When the late Sir Howard Kippenberger, upon my handing in the final draft of 28 (Maori) Battalion, suggested that I might care to attempt the history of the New Zealand Engineers in the Middle East, I must confess that my first reaction was a definite negative. I did not like engineers—few infantry in the First World War did. All I ever saw of the sapper arm was an individual, well protected against the weather, who appeared when an infantry working party arrived at the designated rendezvous. He would indicate an enormous amount of work—digging a trench, building a strongpoint, or laying a cable—and intimate that when we had finished we could go back to our billets. He would then disappear while we worked in the cold, muddy wetness of Flanders.
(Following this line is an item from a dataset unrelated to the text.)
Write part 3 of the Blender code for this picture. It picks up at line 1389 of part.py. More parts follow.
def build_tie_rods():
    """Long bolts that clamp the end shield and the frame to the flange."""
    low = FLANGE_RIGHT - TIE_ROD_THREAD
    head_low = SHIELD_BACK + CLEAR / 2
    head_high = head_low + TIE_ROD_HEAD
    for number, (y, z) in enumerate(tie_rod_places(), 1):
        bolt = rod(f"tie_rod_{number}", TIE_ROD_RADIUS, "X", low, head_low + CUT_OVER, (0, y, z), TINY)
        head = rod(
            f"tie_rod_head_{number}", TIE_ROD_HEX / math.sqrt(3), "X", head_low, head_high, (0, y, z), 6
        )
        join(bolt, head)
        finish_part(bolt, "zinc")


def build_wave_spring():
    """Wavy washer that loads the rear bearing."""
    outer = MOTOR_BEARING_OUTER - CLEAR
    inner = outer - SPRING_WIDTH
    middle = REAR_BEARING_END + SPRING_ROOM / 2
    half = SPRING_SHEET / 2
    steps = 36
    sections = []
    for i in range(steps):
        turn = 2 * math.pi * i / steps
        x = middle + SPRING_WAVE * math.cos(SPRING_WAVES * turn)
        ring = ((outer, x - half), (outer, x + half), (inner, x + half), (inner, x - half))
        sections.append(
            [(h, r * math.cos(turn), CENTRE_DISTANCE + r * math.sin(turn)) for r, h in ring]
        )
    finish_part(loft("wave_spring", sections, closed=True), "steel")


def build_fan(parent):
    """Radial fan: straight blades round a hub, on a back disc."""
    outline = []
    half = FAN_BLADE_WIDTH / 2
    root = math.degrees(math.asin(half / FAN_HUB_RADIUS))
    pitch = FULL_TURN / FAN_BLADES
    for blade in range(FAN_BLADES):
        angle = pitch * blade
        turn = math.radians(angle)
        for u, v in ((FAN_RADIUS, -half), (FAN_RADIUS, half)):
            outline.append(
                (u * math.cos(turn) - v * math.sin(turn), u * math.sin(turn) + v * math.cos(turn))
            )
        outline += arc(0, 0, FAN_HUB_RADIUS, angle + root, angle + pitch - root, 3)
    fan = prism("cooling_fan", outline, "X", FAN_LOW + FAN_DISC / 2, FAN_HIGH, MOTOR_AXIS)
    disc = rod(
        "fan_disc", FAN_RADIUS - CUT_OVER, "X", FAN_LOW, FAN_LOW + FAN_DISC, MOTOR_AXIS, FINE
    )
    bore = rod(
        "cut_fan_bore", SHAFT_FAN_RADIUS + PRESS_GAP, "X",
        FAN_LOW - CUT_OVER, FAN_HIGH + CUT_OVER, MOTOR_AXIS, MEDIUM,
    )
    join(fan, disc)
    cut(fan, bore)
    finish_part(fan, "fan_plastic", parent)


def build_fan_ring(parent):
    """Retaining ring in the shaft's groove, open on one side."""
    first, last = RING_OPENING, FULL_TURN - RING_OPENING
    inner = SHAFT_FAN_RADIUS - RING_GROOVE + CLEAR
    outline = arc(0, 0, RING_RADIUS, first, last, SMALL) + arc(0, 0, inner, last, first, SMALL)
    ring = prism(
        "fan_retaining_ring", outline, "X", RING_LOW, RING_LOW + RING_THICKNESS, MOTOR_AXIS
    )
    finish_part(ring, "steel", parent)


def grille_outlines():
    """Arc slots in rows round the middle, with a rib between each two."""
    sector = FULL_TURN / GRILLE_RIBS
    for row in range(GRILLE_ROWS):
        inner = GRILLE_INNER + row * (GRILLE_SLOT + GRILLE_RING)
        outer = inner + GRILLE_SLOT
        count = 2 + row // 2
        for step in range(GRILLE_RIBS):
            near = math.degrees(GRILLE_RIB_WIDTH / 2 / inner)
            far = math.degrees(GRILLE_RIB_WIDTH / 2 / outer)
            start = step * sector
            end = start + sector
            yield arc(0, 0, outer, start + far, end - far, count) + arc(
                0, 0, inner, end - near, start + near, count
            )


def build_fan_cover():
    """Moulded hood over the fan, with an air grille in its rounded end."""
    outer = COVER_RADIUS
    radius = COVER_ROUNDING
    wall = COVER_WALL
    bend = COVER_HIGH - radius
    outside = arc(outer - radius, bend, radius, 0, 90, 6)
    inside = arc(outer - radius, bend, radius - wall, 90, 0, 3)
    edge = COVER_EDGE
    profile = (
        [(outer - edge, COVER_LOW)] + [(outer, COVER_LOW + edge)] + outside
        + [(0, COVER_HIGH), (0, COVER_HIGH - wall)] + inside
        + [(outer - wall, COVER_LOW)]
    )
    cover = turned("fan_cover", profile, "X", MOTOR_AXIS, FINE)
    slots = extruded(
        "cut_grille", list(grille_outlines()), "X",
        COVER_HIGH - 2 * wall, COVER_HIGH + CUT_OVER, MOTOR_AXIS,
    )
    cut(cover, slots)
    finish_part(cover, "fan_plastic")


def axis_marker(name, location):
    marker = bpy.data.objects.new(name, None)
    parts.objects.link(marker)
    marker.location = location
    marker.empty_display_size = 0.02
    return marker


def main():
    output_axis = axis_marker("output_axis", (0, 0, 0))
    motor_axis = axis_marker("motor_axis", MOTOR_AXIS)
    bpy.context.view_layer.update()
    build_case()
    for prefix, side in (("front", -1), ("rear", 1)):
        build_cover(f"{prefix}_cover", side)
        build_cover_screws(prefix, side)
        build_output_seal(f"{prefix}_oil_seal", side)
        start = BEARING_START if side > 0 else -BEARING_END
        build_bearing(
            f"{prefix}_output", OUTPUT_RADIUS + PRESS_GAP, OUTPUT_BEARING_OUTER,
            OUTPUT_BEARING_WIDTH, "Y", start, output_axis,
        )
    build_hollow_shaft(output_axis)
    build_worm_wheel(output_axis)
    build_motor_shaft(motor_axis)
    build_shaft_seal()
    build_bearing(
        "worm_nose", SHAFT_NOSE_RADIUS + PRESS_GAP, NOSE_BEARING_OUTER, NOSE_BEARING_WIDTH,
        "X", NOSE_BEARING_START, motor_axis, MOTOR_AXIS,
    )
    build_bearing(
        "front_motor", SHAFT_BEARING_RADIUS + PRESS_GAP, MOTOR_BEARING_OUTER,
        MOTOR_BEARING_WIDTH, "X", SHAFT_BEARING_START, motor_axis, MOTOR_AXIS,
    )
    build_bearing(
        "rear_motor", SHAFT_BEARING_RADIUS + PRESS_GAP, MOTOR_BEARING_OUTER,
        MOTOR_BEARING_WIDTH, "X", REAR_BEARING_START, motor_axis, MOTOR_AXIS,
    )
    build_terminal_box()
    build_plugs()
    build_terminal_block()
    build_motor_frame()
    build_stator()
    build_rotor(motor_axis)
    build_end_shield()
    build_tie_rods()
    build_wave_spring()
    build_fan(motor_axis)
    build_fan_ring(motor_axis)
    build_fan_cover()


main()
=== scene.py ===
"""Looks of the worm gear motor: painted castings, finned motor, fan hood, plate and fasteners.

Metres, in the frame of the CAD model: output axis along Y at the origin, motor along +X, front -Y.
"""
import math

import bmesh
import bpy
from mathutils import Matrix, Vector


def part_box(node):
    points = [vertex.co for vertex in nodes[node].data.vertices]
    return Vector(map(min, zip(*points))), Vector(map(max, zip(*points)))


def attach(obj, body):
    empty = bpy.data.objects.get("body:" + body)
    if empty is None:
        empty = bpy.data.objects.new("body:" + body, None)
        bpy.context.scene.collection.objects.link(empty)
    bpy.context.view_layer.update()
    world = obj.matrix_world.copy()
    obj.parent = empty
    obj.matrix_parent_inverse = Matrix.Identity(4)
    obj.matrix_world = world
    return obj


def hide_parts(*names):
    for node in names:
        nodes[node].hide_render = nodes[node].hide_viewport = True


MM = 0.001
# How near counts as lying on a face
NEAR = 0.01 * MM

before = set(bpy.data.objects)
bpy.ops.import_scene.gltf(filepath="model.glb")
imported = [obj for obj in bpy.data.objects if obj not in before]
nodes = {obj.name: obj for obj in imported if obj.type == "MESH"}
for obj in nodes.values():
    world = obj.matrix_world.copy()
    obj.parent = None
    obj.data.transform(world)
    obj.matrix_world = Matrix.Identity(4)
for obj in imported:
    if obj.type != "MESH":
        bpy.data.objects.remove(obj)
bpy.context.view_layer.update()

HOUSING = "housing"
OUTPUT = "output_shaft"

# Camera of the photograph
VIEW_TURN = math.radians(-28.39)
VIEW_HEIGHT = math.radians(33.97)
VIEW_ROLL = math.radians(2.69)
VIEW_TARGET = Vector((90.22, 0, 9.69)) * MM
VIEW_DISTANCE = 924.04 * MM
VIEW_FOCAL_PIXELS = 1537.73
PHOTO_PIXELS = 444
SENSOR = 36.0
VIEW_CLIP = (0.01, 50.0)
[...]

However, upon reflection, I decided that the history would be a simple and straightforward account of road work and the like and accepted Sir Howard's offer. Nobody told me that World War II engineers could be found at any given period spread between England and Iraq, and from the Turkish border to Central Africa. As the story unfolded so did my admiration for these men increase.

The numerous units involved and the variety of work they performed—the construction and operation of railways, the milling of timber, the construction of bridges, airfields and harbours, the supply of water to the Eighth Army via pipelines and barges, as well as exploits with mines and bulldozers—have created an unavoidably disjointed volume. This has, somewhat inadequately I fear, been countered by bringing each chapter up to the same point in time.

To do the many sappers of high and low degree who have helped me by loan of diaries, answers to letters and by reading draft copies the simple courtesy of a personal acknowledgment would extend this preface far beyond the permitted length. I acknowledge my indebtedness to them. I also thank Major Nevins and Lieutenant-Colonel Knapp for the valuable appendices page viii they have contributed. And without the unfailing assistance of the War History Branch officers, the CRE (Brigadier Hanson) and the former Chief Engineer, New Zealand Army (Lieutenant-Colonel Currie), I would never have been able to complete the job at all. My thanks are also due to the Cartographic Branch of the Lands and Survey Department, which drew the maps and sketches, and to Mr. F. A. Davey for his index.